Why does Craig defend the moral argument?
The moral argument’s astonishing popularity is mostly due to widespread unfamiliarity with the main subject matter, metaethics. As I’ve begun to talk more about this argument, some theists have reacted badly to the suggestion that it matters that they are unfamiliar with metaethics. But if you are making the moral argument, you have already started dealing with metaethics, making metaethical claims and so forth. It obviously wouldn’t make any sense to say, “I want to make the cosmological argument but I don’t want to talk about philosophy.” Metaethics is the engine of the moral argument.
So why aren’t there more defenders of the moral argument who are well-versed in the subject matter it depends on? There are brilliant theists who defend cosmological arguments, design arguments — people who have advanced the understanding of the subjects those arguments run on! Why is it comparatively hard to think of similar cases when it comes to the moral argument? The reason is that once you learn about the subject matter, you realize the argument sucks. That’s why so many of the defenders of the moral argument are bottom of the barrel pop-apologists who don’t know anything about metaethics. The worst apologists are the ones who are ignorant of philosophy.

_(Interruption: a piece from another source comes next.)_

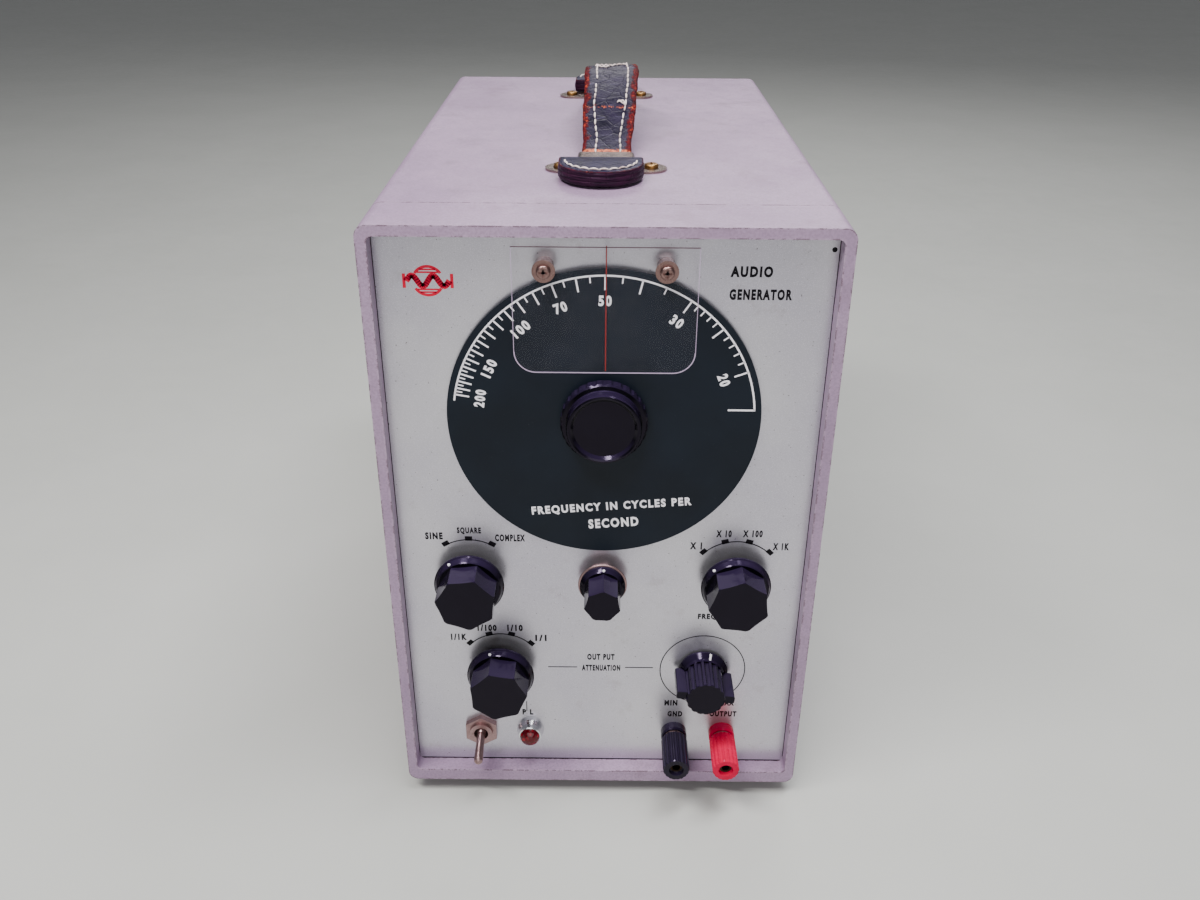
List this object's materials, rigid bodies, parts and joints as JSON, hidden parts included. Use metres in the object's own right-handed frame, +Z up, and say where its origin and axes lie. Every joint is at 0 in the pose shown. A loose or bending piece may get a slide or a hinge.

So what’s Craig’s excuse? He’s a philosopher and arguably the most prominent defender of the moral argument. I think the answer can be found in an interview with John D. Martin, who asked Craig which arguments, in his opinion, are the most persuasive to students. Here’s how he responded:
Interestingly enough, I think the moral argument is the most effective. I, personally, like the scientific and philosophical arguments, based on science and cosmology. But I find that those don’t really move students as much as the moral argument, which says that apart from God, there is no absolute foundation for moral values. Therefore, if you’re going to affirm the value of things like tolerance, love, fair play, the rights of women, and so forth, you need to have a transcendent anchor point. You need to have God. I think students [are so familiar with the idea God is dead, therefore everything is relative] that they resonate with that argument when you tell them that apart from God, there are no moral absolutes. … So this argument has tremendous appeal to students. It is one to which they respond.
Is it just me, or is he saying that he defends the moral argument so frequently because it’s effective and not because he thinks it’s a good argument?
So based!
You seem to be into formal metaethics more than I am, so maybe you can help clarify this... I see lots of arguments between moral "realists" and "non-realists", but does anyone ask *in what way* moral truths are real, assuming they are?
We're not in the middle ages anymore when things were either real in some kind of first-principles ontological way, or wholly unreal. We recognize the truths that the Earth orbits the Sun, that 2+2=4, and that human beings have a moral sense, but they are not necessarily true in the same ways; some truths can be more fundamental than others, some axiomatic, some empirical, and others can be derivative or emergent, but still true.
It seems to me like instead of countless arguments about what counts as a non-natural property to possibly found morals upon, it might be a better avenue of research to start at the known source, i.e our undeniable propensity for having moral judgments, and work backwards to shine some light on the multi-level evolutionary dynamics that shape it and under which it operates.
Then, if those things look universal enough, you might start having an argument to call some idealized version of those judgments "real".